The Theorizing Early Modern Studies Research Collaborative continued its now eleven-year-old pattern of catalyzing research and faculty student dialogue in early modern studies through a robust program of scholar-led research seminars, invited lectures, and faculty-student reading groups. Visitors this year included Andrew Curran (French, Wesleyan University), Jane Newman (Comparative Literature, University of California, Irvine), and Melissa Hyde (Art History, University of Florida). We also hosted local guests Daniel Brewer (French and Italian, University of Minnesota) and Ernesto Capello (History, Macalester College) for works-in-progress seminars. A collaboration with the Quadrant also supported a lecture and a work-in-progress seminar with Keith Bresnahan (Design History and Theory, OCAD University). Three distinct year-long reading groups attended by faculty and graduate students from a wide array of disciplines focused on the kulturwissenschaft of Aby Warburg and its legacies, the writings of Denis Diderot, and theories of knowledge-making in the sciences. Our year ended with the ninth annual Graduate Student Roundtable, which included graduate student presenters from the Departments of Art History, French and Italian, and German, Scandinavian, and Dutch.

The University Seminar
Conveners: John Mowitt (Cultural Studies and Comparative Literature) and JB Shank (History)

The University Seminar was conceived to engage faculty and other university stakeholders in a wide-ranging conversation about the state of the university in the twenty-first century.
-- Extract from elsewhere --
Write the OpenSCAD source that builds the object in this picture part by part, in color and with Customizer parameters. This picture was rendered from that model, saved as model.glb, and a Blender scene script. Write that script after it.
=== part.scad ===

Wanting to avoid a narrow focus on the specific challenges specifically facing the University of Minnesota today, the collaborative sponsored three events designed to provoke broad reflection about the state of the university as an institution and a site for contemporary intellectual life. One event was a public forum centered on the question of disciplinarity that brought University of Minnesota faculty and administrators into dialogue with invited guest Myron Gutmann, a senior administrator at the National Science Foundation. A second event staged a public conversation about the character and purpose of the public research university today with new Provost Karen Hanson and Professor Naomi Scheman, faculty member in the Departments of Philosophy and Gender, Women, and Sexuality Studies and current President of the University of Minnesota chapter of the American Association of University Professors. In a third event, Professor Premesh Lalu of the University of the Western Cape, South Africa, led us in a discussion of the university as global institution and the current debates about its role in Africa.